Nutrient diffusion-inspired catalysts with self-reinforced concentration gradient for sustainable electroreduction of dilute CO2
Jialei Chen, Tiantian Lu, Xuelong Liao, Shan Chen, Youzeng Li, Yue Wang, Runyu Lv, Wenyue Cui, Wenlong Lan, Wei Wang, Lixin Cao, Zhuo Chen, Zhuang Zhao, Jinhan Li, Wei Shi, Sheng Zhang, Huan Wang
Abstract
The electrocatalysis of flue gas into CO in membrane electrode assembly (MEA) provides a sustainable route for realizing practical CO2 electrolysis technology but suffers from restricted CO2 mass transport due to thick gas boundary layer (GBL) and weak concentration gradient. Inspired by nutrient diffusion mechanism in plant, we introduce the concept of self-reinforced CO2 concentration gradient, which is realized via porous carbon nanosheets (PC) as soil for enriching CO2 and single-atomic Ni-doped carbon nanotubes (Ni-CNTs) as rhizome for electro-catalyzing CO2. A combined experimental and simulation study reveals optimal length of Ni-CNTs on PC reduces the GBL thickness and spontaneously enhances CO2 concentration gradient, synergistically breaking the limitation of CO2 transport.

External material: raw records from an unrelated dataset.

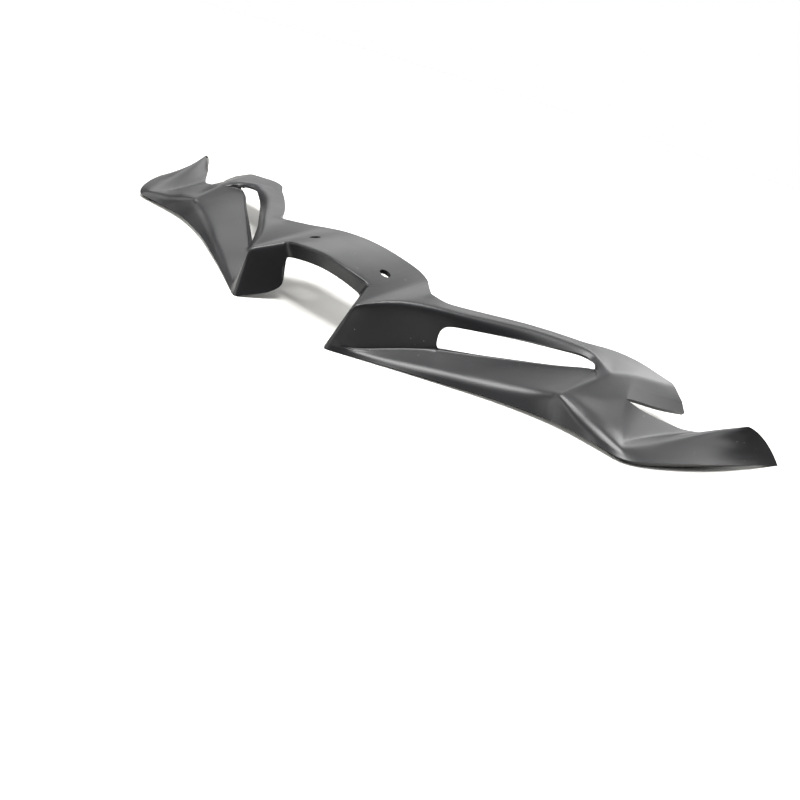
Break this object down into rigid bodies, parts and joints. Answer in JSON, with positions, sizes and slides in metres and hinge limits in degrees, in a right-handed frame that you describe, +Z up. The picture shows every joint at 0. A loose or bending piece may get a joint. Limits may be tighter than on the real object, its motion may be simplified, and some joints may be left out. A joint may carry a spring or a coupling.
{
  "type": "motorcycle front fairing",
  "caption": "Thin moulded nose fairing with an arched front, a screwed middle plate, slotted side recesses and swept-back winglets that part from rear prongs.",
  "frame": {"origin": "under the middle of the part, on the table it rests on", "axes": "+X across the bike to the part's right side seen from behind the nose, +Y from the nose to the wing tips, +Z up"},
  "size_m": [0.4472, 0.1504, 0.0379],
  "materials": {
    "black_abs": "satin black moulded plastic with soft highlights on the folds"
  },
  "bodies": {
    "root": {"fairing_shell": "black_abs"}
  },
  "joints": []
}
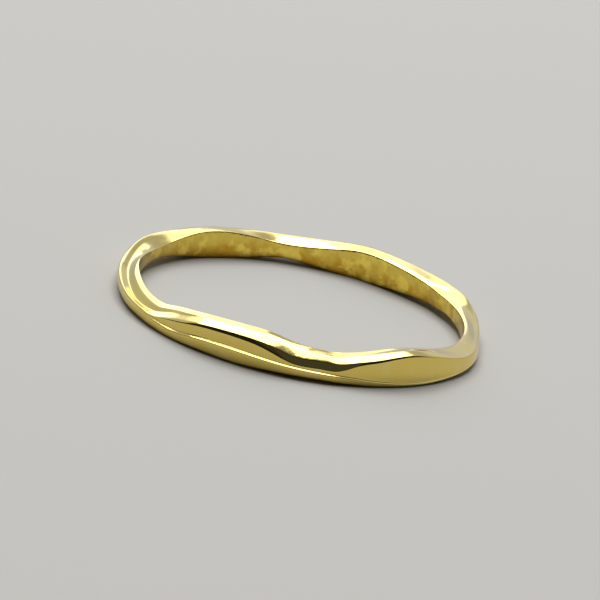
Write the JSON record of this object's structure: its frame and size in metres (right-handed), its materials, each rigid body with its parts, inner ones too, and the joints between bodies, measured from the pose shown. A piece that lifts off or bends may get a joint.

Consequently, the CO Faradaic efficiency attains >90% with varying CO2 concentration of 4-15 vol. % CO2 in MEA. Further through incorporation of an O2-adsorption packed column before MEA, we realize the stable and selective conversion of O2-containing flue gas into CO. The dilute CO2 electrocatalysis suffers from low selectivity in membrane electrode assembly. Here, the authors report the design of self-reinforced CO2 concentration gradient that breaks CO2 mass transport limit, realizing direct and selective conversion of simulated flue gas in membrane electrode assembly.